In theory, a 7-4 split is not so advantageous. The Republican majority on those committees can only afford to lose one vote from their own caucus and still pass bills 6-5. If another Republican were to defect, the result would be flipped and bills would fail.

In practice, a 7-4 split allows those committees to weather the absence or “present” vote – abstaining – of as many as two Republicans. It also provides cover for a Republican who, perhaps wary of voting for a certain bill, simply leaves the room to avoid the vote.
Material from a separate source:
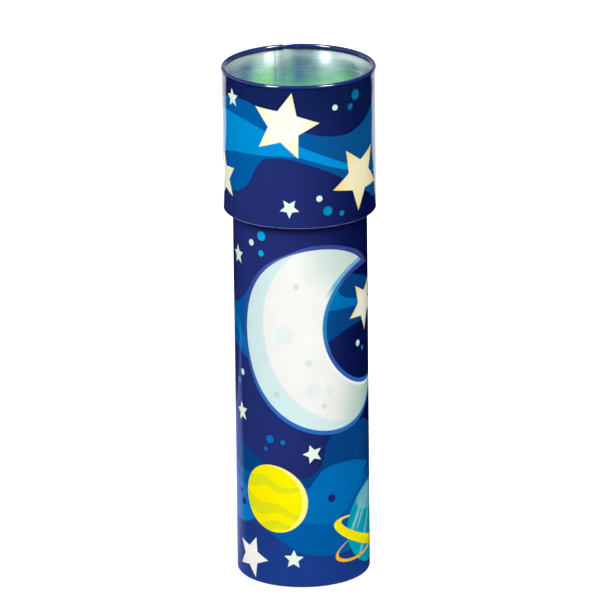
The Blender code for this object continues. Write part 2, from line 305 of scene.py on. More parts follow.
NAVY_LIGHT = srgb(35, 47, 112)
NAVY_DEEP = srgb(6, 18, 72)
NAVY_TOP = srgb(10, 28, 72)
# Painted reflection of the bright floor, low on the tube
NAVY_FOOT_PAINTED_REFLECTION = srgb(28, 66, 146)
# Painted shadow, under the cap's flange and in the crease under the rim's curl
NAVY_PAINTED_SHADOW = srgb(4, 10, 40)
# Wear on the folds in the lilac of their highlight: partly a painted highlight
FOLD_WEAR_AND_HIGHLIGHT = srgb(176, 170, 232)
# Painted sheen on the rim's curl
RIM_PAINTED_SHEEN = srgb(24, 40, 112)
BLUE_MID = srgb(0, 92, 164)
BLUE_DULL = srgb(10, 80, 140)
BLUE_DARK = srgb(6, 66, 130)
BLUE_BRIGHT = srgb(0, 142, 212)
BLUE_BAND = srgb(0, 112, 184)
BLUE_LEAF = srgb(0, 108, 180)
BLUE_SWOOSH = srgb(8, 118, 194)
CREAM = srgb(254, 252, 230)
CREAM_TIP = srgb(252, 244, 184)
CREAM_WARM = srgb(252, 222, 130)
CREAM_DULL = srgb(252, 244, 200)
WHITE_WARM = srgb(254, 254, 246)
MINT = srgb(232, 248, 228)
PALE = srgb(205, 238, 232)
TEAL_DOT = srgb(0, 138, 176)
TEAL_DOT_DIM = srgb(0, 112, 150)
SKY_DOT = srgb(0, 172, 222)
DEEP_DOT = srgb(0, 112, 190)
PLUM_DOT = srgb(26, 34, 110)
MOON_WHITE = srgb(240, 241, 236)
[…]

The committee arrangement also ensures Democrats will have an uphill battle of successfully moving their own bills through the legislative process. Democratic members on committees split 7-4 will have to convince at least two Republicans to support their proposals in order for them to advance.

The arrangement also empowers far-right Republicans to get their bills beyond committees and to votes on the full House floor.
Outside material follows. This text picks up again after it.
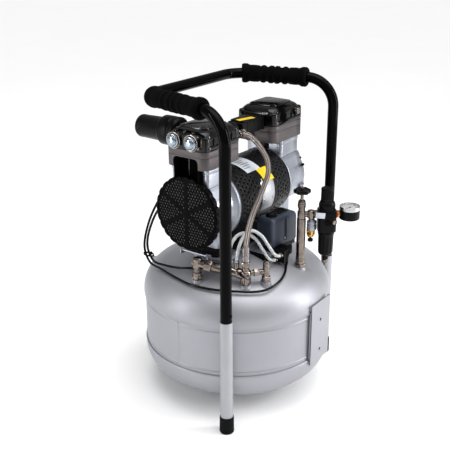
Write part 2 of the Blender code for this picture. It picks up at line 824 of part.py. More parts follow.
def pump_stand():
    """The sheet bracket on the tank's pads, its front wing and the two rubber mounts."""
    low, high = PAD_TOP + GAP, PAD_TOP + GAP + 0.003
    shelf = SWITCH_BASE_Z - GAP - 0.003
    plate = slab(0.264, 0.104, 0.008, low, high)
    piece = keep("pump_bracket", plate, CAST_ALUMINIUM, (PUMP_X, 0, 0), parent=TANK)
    step = box((-0.036, -0.056, shelf), (0.030, -0.053, high - 0.0005))
    tongue = box((-0.036, -0.0535, low + 0.0004), (0.030, -0.0500, high - 0.0005))
    wing = box((-0.036, -0.1040, shelf), (0.030, -0.0535, shelf + 0.003))
    gland = rod(0.006, MOTOR_CABLE[-1][2] + GAP, low + 0.002, 12)
    extra = [
        tool("bracket_step", step, parent=TANK),
        tool("bracket_tongue", tongue, parent=TANK),
        tool("bracket_wing", wing, parent=TANK),
        tool("bracket_gland", gland, (*MOTOR_CABLE[-1][:2], 0), parent=TANK),
    ]
    combine(piece, "UNION", extra)
    for side, x in (("left", -FOOT_X), ("right", FOOT_X)):
        mount = slab(0.040, 0.080, 0.010, high + GAP, SHAFT_Z - 0.077 - GAP, segments=2)
        keep(f"rubber_mount_{side}", mount, BLACK_RUBBER, (PUMP_X + x, 0, 0), parent=TANK)


# Fittings on the tank


def check_valve():
    """Inlet post with the sloping valve body that meets the tee's socket."""
    foot = [
        (0, BOSS_TOP + GAP),
        (0.0105, BOSS_TOP + GAP),
        (0.0105, 0.300),
        (0.0070, 0.301),
        (0.0070, 0.312),
        (0.0095, 0.313),
        (0.0095, 0.330),
        (0.0070, 0.333),
        (0, 0.333),
    ]
    post = keep("check_valve", spun(foot, 12), NICKEL, (*INLET_POST, 0), parent=TANK)
    bar = tool("check_valve_bar", sloped_bar(0.0, BAR_LENGTH - 0.042 - GAP, 0.0062), BAR_START)
    bar.rotation_euler = BAR_TURN
    bar.parent = TANK
    nut = tool("check_valve_nut", sloped_bar(0.016, 0.030, 0.0085), BAR_START)
    nut.rotation_euler = BAR_TURN
    nut.parent = TANK
    combine(post, "UNION", [bar, nut])


def sloped_bar(start, end, radius):
    return rod(radius, start, end, 12)


BAR_START = Vector((*INLET_POST, 0.322))
BAR_RUN = Vector((*TEE_POST, 0.306)) - BAR_START
BAR_LENGTH = BAR_RUN.length
BAR_TURN = BAR_RUN.to_track_quat("Z", "Y").to_euler()


def manifold_tee():
    """Block under the braided hose, with sockets to the check valve and to the second post."""
    column = [
        (0, BOSS_TOP + GAP),
        (0.0105, BOSS_TOP + GAP),
        (0.0105, 0.316),
        (0.0065, 0.317),
        (0.0065, 0.322),
        (0.0085, 0.323),
        (0.0085, 0.334),
        (0.0065, 0.335),
        (0.0065, 0.3522),
        (0, 0.3522),
    ]
    block = keep("manifold_tee", spun(column, 12), NICKEL, (*TEE_POST, 0), parent=TANK)
    socket = tool("tee_socket", sloped_bar(BAR_LENGTH - 0.042, BAR_LENGTH + 0.0013, 0.0075), BAR_START)
    socket.rotation_euler = BAR_TURN
    socket.parent = TANK
    run = Vector((*RELIEF_POST, 0.309)) - Vector((*TEE_POST, 0.309))
    arm = tool("tee_arm", rod(0.0048, -0.0017, run.length + 0.0011, 14), (*TEE_POST, 0.309), parent=TANK)
    arm.rotation_euler = run.to_track_quat("Z", "Y").to_euler()
    collar = tool("tee_collar", rod(0.0072, 0.016, 0.026, 10), (*TEE_POST, 0.309), parent=TANK)
    collar.rotation_euler = arm.rotation_euler
    post = [
        (0, BOSS_TOP + GAP),
        (0.0100, BOSS_TOP + GAP),
        (0.0100, 0.299),
        (0.0068, 0.300),
        (0.0068, 0.322),
        (0.0052, 0.323),
        (0.0052, 0.331),
        (0, 0.331),
    ]
    second = tool("tee_second_post", spun(post, 10), (*RELIEF_POST, 0), parent=TANK)
    ports = []
    for i, route in enumerate((CLEAR_TUBE_FRONT, CLEAR_TUBE_BACK)):
        x, y, z = route[0]
        ports.append(tool(f"tee_port_{i}", rod(0.0050, 0.309, z - GAP, 8), (x, y, 0), parent=TANK))
    combine(block, "UNION", [socket, arm, collar, second, *ports])


def pressure_switch():
    stand = empty("switch_stand", (*SWITCH_AT, 0), TANK, (0, 0, SWITCH_TURN))
    long, wide = SWITCH_SIZE
    plate = slab(long - 0.004, wide - 0.004, 0.004, SWITCH_BASE_Z, SWITCH_BASE_Z + 0.009, segments=2)
    base = keep("switch_base", plate, BLACK_PLASTIC, parent=stand)
    port_block = box((-0.0197, -0.1300, 0.3045), (-0.0060, -0.1050, 0.3300))
    gland_x, gland_y, gland_z = SUPPLY_CABLE[-1]
    gland_arm = box((-0.0070, -0.1300, gland_z + GAP), (0.0130, -0.1050, 0.3300))
    spare = rod(0.0070, 0.3100, 0.3280, 12)
    extra = [
        tool("switch_port_block", port_block, parent=TANK),
        tool("switch_gland_arm", gland_arm, parent=TANK),
        tool("switch_spare_gland", spare, (0.0420, -0.1030, 0), parent=TANK),
    ]
    combine(base, "UNION", extra)
    low = SWITCH_BASE_Z + 0.009 + GAP
    rings = [
        rounded(long - 0.002, wide - 0.002, 0.005, low),
        rounded(long, wide, 0.006, low + 0.004),
        rounded(long, wide, 0.006, SWITCH_TOP_Z - 0.006),
        rounded(long - 0.006, wide - 0.006, 0.005, SWITCH_TOP_Z),
    ]
    cover = keep("switch_cover", loft(rings), SWITCH_GREY, parent=stand)
    groove = box((-0.001, -wide / 2 - 0.01, low + 0.008), (0.005, -wide / 2 + 0.002, SWITCH_TOP_Z + 0.01))
    combine(cover, "DIFFERENCE", [tool("switch_groove", groove, parent=stand)])
    knob = spun([(0, 0), (0.010, 0), (0.0105, 0.002), (0.0095, 0.012), (0.008, 0.0135), (0, 0.0135)], 12)
    keep("switch_knob", knob, BLACK_PLASTIC, (-0.020, -0.002, SWITCH_TOP_Z + GAP), parent=stand)


# Outlet line


def outlet_valve():
    """Pipe from the tank, valve body with its gland, and the branch to the regulator."""
    profile = [
        (0, BOSS_TOP + GAP),
        (0.0110, BOSS_TOP + GAP),
        (0.0110, 0.301),
        (0.0078, 0.302),
        (0.0078, 0.386),
        (0.0098, 0.388),
        (0.0098, 0.413),
        (0.0080, 0.414),
        (0.0080, 0.428),
        (0.0066, 0.430),
        (0.0036, 0.430),
        (0.0036, 0.404),
        (0, 0.404),
    ]
    profile = [(radius, height - LINE_Z) for radius, height in profile]
    body = keep("outlet_valve", spun(profile, 14), NICKEL, parent=LINE)
    bore = REGULATOR_REACH - 0.0185 - GAP
    branch = tool("outlet_branch", rod(0.0062, 0.006, bore, 10), turn=ALONG_X, parent=LINE)
    stub = tool("outlet_stub", rod(0.0052, -0.0100, 0, 8), (RELIEF_REACH, 0, 0), parent=LINE)
    hollow = tool("outlet_stem_bore", rod(0.0036, 0.004, 0.05, 12), parent=LINE)
    combine(body, "UNION", [branch, stub])
    combine(body, "DIFFERENCE", [hollow])


def shut_off():
    """Rising stem with the lobed handwheel on it."""
    stem = [(0, 0.0045), (0.0032, 0.0045), (0.0032, 0.0440), (0.0022, 0.0445), (0.0022, 0.0560), (0, 0.0560)]
    keep("valve_stem", spun(stem, 12), BRASS, parent=LINE)
    lobes = 6
    outline = []
    for i in range(lobes * 4):
        angle = math.tau * i / (lobes * 4)
        radius = 0.0158 + 0.0014 * math.cos(lobes * angle)
        outline.append((radius * math.cos(angle), radius * math.sin(angle)))
    levels = [(0.88, 0.0447), (1.0, 0.0465), (1.0, 0.0505), (0.88, 0.0525)]
    wheel = loft([[(x * k, y * k, z) for x, y in outline] for k, z in levels])
    piece = keep("handwheel", wheel, BLACK_PLASTIC, parent=LINE)
    combine(piece, "DIFFERENCE", [tool("handwheel_bore", rod(0.0026, 0.03, 0.07, 12), parent=LINE)])


def relief_valve():
    at = (RELIEF_REACH, 0, 0)
    profile = [
        (0, -0.0103),
        (0.0055, -0.0103),
        (0.0055, -0.0150),
        (0.0082, -0.0160),
        (0.0082, -0.0320),
        (0.0062, -0.0325),
        (0.0062, -0.0480),
        (0.0025, -0.0480),
        (0.0025, -0.0400),
        (0, -0.0400),
    ]
    keep("relief_valve", spun(profile, 12), BRASS, at, parent=LINE)
    pull = [(0, -0.0405), (0.0021, -0.0405), (0.0021, -0.0520), (0.0055, -0.0525), (0.0055, -0.0575), (0, -0.0580)]
    keep("relief_pull", spun(pull, 12), BLACK_PLASTIC, at, parent=LINE)


def regulator():
    """Filter-regulator: body with bonnet, hidden screw, lift-to-turn knob, bowl and drain."""
    at = (REGULATOR_REACH, 0, 0)
    body = slab(0.037, 0.036, 0.008, -0.034, 0.010)
    piece = keep("regulator_body", body, BLACK_PLASTIC, at, parent=LINE)
    bonnet = tool("regulator_bonnet", rod(0.0165, 0.008, 0.028, 16, 0.001), at, parent=LINE)
    screw_bore = tool("regulator_bore", rod(0.0045, 0.012, 0.040, 12), at, parent=LINE)
    combine(piece, "UNION", [bonnet])
    combine(piece, "DIFFERENCE", [screw_bore])
    screw = rod(0.0040, 0.0125, 0.0440, 12)
    keep("regulator_screw", screw, STEEL, at, parent=LINE)
    knob = [
        (0.0044, 0.0283),
        (0.0128, 0.0283),
        (0.0132, 0.0310),
        (0.0128, 0.0530),
        (0.0105, 0.0555),
        (0, 0.0555),
        (0, 0.0490),
        (0.0044, 0.0490),
    ]
    keep("regulator_knob", spun(knob, 16), BLACK_PLASTIC, at, parent=LINE)
    bowl = [
        (0, -0.0343),
        (0.0150, -0.0343),
        (0.0165, -0.0360),
        (0.0165, -0.0420),
        (0.0155, -0.0430),
        (0.0150, -0.0820),
        (0.0110, -0.0860),
        (0.0065, -0.0870),
        (0.0065, -0.0960),
        (0.0032, -0.0960),
        (0.0032, -0.0900),
        (0, -0.0900),
    ]
    keep("regulator_bowl", spun(bowl, 16), BLACK_PLASTIC, at, parent=LINE)
    drain = [(0, -0.0905), (0.0028, -0.0905), (0.0028, -0.0965), (0.0060, -0.0970), (0.0060, -0.1060), (0.0035, -0.1100), (0, -0.1100)]
    keep("bowl_drain", spun(drain, 12), NICKEL, at, parent=LINE)


def gauge():
    at = (GAUGE_REACH, 0, 0)
    case = [
        (0, -0.0100),
        (0.0190, -0.0100),
        (0.0205, -0.0085),
        (0.0205, 0.0165),
        (0.0198, 0.0175),
        (0.0183, 0.0175),
        (0.0183, 0.0125),
        (0, 0.0125),
    ]
    piece = keep("gauge_case", spun(case, 20), BLACK_PLASTIC, at, parent=LINE)
    reach = GAUGE_REACH - REGULATOR_REACH
    stem = tool("gauge_stem", rod(0.0052, -reach + 0.0185 + GAP, -0.015, 12), at, ALONG_X, LINE)
    nut = tool("gauge_nut", rod(0.0068, -reach + 0.0195, -0.0212, 6), at, ALONG_X, LINE)
    combine(piece, "UNION", [stem, nut])
    needle = loft([[(-0.004, -0.0006, z), (0.0150, -0.0003, z), (0.0150, 0.0003, z), (-0.004, 0.0006, z)] for z in (0.0130, 0.0136)])
    pointer = keep("gauge_pointer", needle, BLACK_PAINT, at, (0, 0, 225), LINE)
    hub = tool("gauge_hub", rod(0.0018, 0.0129, 0.0145, 10), at, parent=LINE)
    combine(pointer, "UNION", [hub])


def hoses():
    tube("braided_hose", smooth_route(BRAIDED_HOSE), BRAIDED_HOSE_D, BRAID, TANK, 2)
    tube("clear_tube_front", smooth_route(CLEAR_TUBE_FRONT), CLEAR_TUBE_D, CLEAR_PLASTIC, TANK, 2)
    tube("clear_tube_back", smooth_route(CLEAR_TUBE_BACK), CLEAR_TUBE_D, CLEAR_PLASTIC, TANK, 2)
    tube("supply_cable", smooth_route(SUPPLY_CABLE), CABLE_D, BLACK_RUBBER, TANK, 2)
    tube("motor_cable", smooth_route(MOTOR_CABLE), CABLE_D, BLACK_RUBBER, TANK, 2)


tank()
tank_bracket()
for leg_side, leg_angle in LEG_ANGLES.items():
    leg(leg_side, leg_angle)
handle()
for end_name, end_side in (("left", -1), ("right", 1)):
    crankcase(f"crankcase_{end_name}", end_side)
    cylinder_block(f"cylinder_block_{end_name}", end_side)
    cylinder_head(f"cylinder_head_{end_name}", end_side)
    fan_grille(f"fan_grille_{end_name}", end_side, GRILLE_R if end_side < 0 else END_COVER_R)
    piston(f"piston_{end_name}", end_side)
rotor()
motor()
head_plug("head_plug_front", -0.014)
head_plug("head_plug_back", 0.027)
crossover()
intake_filter()
pump_stand()
check_valve()
manifold_tee()
pressure_switch()
outlet_valve()
shut_off()
relief_valve()
regulator()
gauge()
hoses()
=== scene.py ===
"""Looks of the air compressor: every visible piece, its materials, a pale floor and soft light."""

import math

import bmesh
import bpy
from mathutils import Euler, Matrix, Vector


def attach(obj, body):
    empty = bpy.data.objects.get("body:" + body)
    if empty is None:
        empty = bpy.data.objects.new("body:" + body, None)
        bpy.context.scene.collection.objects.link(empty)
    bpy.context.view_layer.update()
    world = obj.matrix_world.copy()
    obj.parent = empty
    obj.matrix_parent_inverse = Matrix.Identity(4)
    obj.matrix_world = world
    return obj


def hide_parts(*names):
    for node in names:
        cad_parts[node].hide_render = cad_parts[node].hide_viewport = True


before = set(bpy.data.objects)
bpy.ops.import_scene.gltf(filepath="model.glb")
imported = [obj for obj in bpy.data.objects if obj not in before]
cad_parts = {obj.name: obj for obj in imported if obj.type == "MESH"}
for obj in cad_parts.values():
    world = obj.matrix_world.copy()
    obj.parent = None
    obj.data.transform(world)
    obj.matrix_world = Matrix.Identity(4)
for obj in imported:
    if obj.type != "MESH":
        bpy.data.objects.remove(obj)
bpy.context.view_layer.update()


def about(axis, degrees):
    return Matrix.Rotation(math.radians(degrees), 4, axis)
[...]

It’s familiar territory for Democrats, who have been the minority party in the House for decades.

Their silver lining is the House floor, where the wiggle room for Republicans is narrower. Rep. T.J. Shope, R-Coolidge, is well aware of his party’s slim margin for error, and warns that full attendance by Republicans will be crucial to passing bills along party lines.

As the speaker pro tem, Shope will preside over much of the chamber’s debates and votes, and said he’ll be stressing to his fellow caucus members that they need to show up to work.

House members cannot vote present on the floor, so they often simply leave during a vote if they do not want to participate. But there is a rarely-utilized mechanism to bring those absent lawmakers back to the floor. Under House rules, any representative can make a motion for a “Call of the House,” forcing the sergeant at arms to round up absent members “until two-thirds of the members elected to the House are present.”

In the House, that motion has only successfully been made once in the past decade – by Democratic Rep. Diego Espinoza of Avondale, under former House Speaker David Gowan.